5 Responses to ““Where is My Baby, My Daughter, My Bird?””

  1. Asakiyume says:

    I saw this photo too, yesterday. It’s so very moving. As are the words of the father that you quote. We make ourselves (or are made) servants to entities, physical and conceptual, and they can crush us… conceptually, and physically.

  2. Athena says:

    There are no words for this. None.

  3. Kristine says:

    On April 23 this year, the day before my little 21 year old brother died in a freak accident, if you had shown me this picture I would have felt nothing but bewilderment. I regret to say that today, everything about this picture makes perfect sense to me. The sudden unexpected loss, the way the father holds his child, the way the media pimps out the story for its sensationalism; it hurts my heart that the friends and families of over 900 people now have to experience this kind of pain. When you lose someone precious to you, nothing can fill that hole in your life.

  4. Athena says:

    Ms. Akhter’s photo shows two young co-workers who died in the collapsed building — perhaps trying to protect each other, perhaps just reacting instinctively to hold another human being as they saw death come down upon them. She took more eloquent pictures of this disaster, but this is the most haunting.

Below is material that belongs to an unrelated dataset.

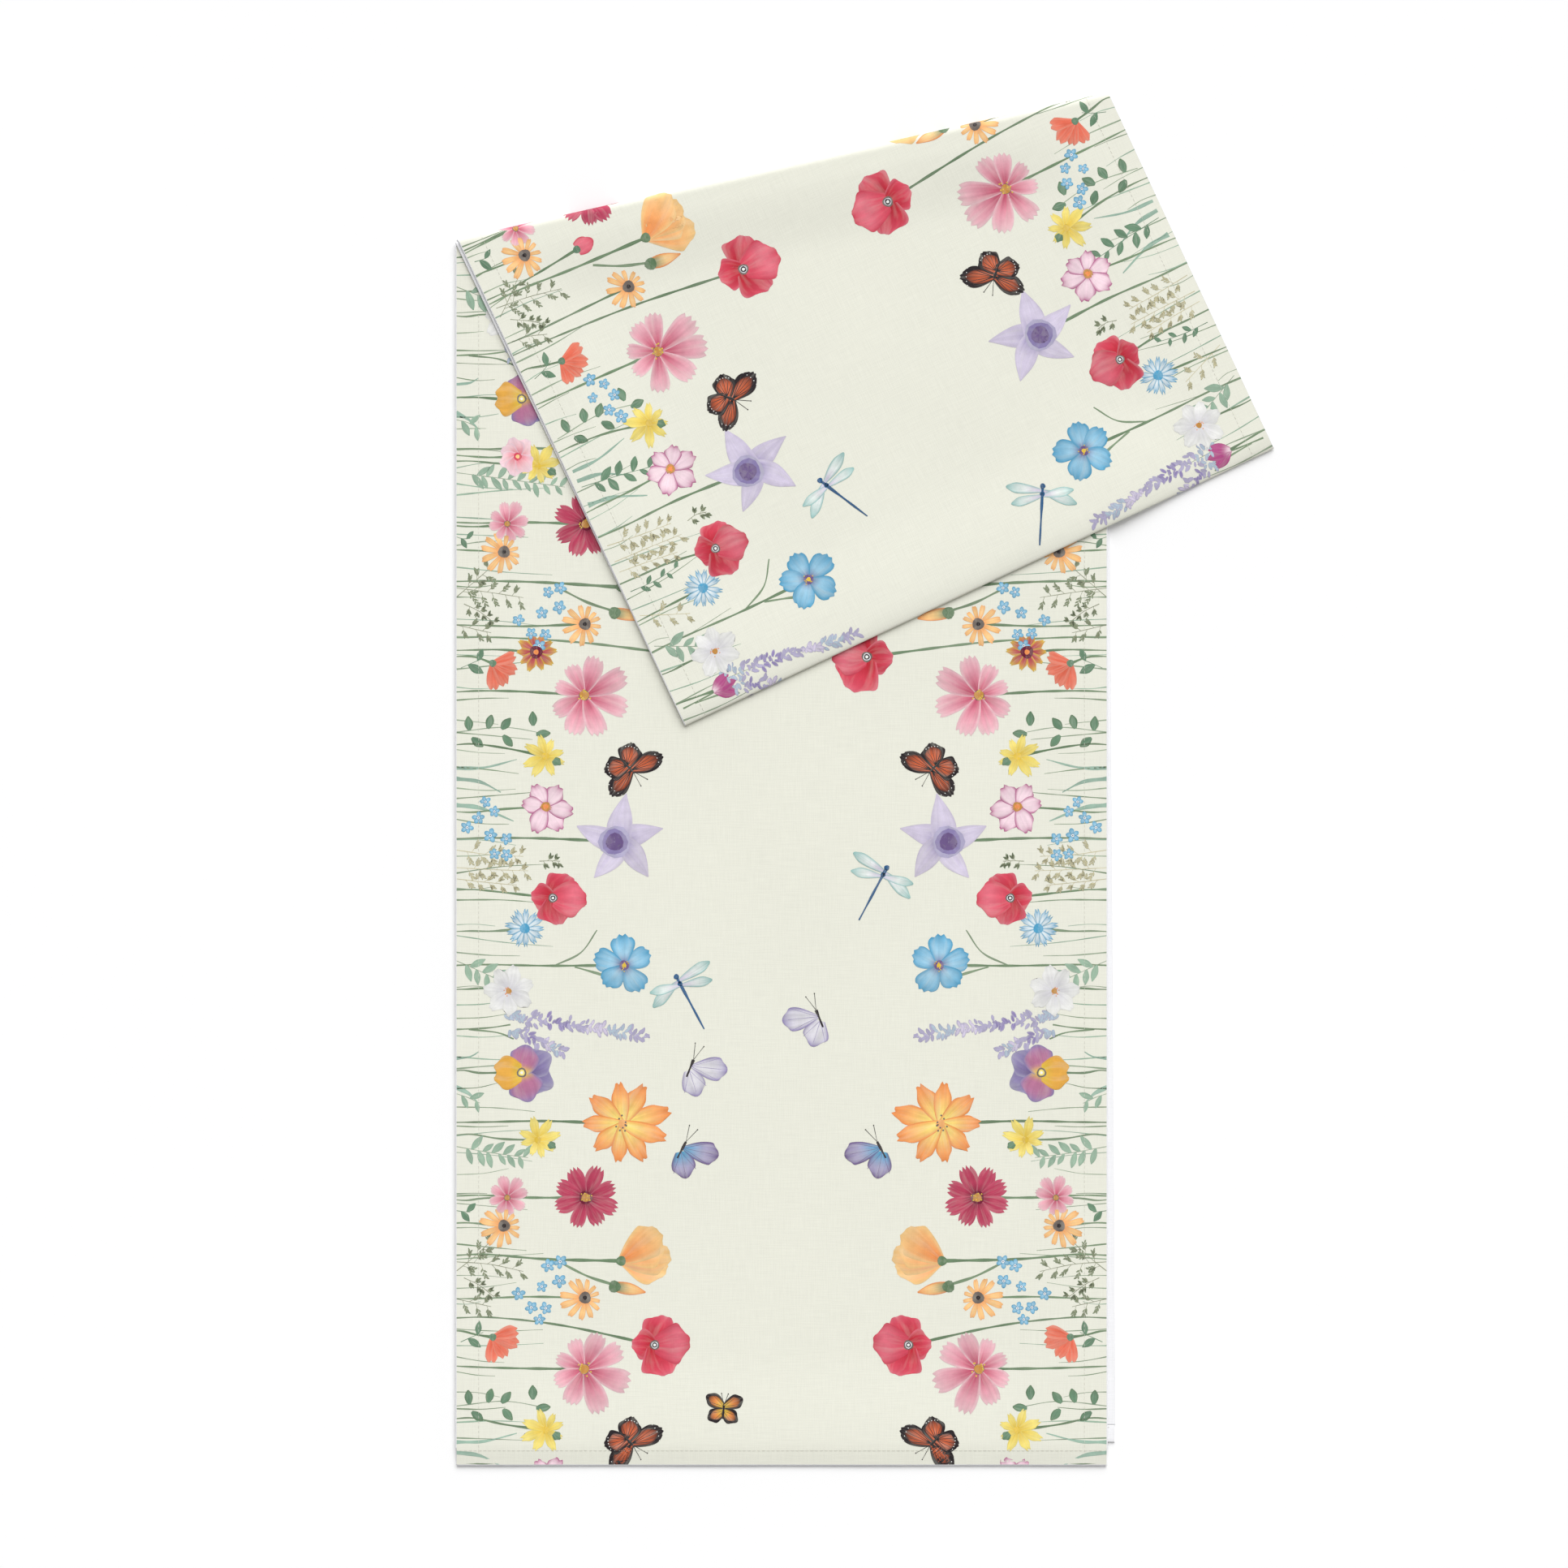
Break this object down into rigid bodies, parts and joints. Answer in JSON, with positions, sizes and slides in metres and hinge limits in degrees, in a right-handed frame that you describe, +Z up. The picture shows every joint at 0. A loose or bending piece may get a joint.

    I am very sorry you suffered the death of a loved one yourself. It’s true that we feel empathy most strongly when we have gone through an equivalent experience. However, the magnitude of this disaster (and the callousness that caused it) is such that the media didn’t need to sensationalize it.

  5. Kristine says:

    Thank you. And thank you for correcting the little details, i would have missed them.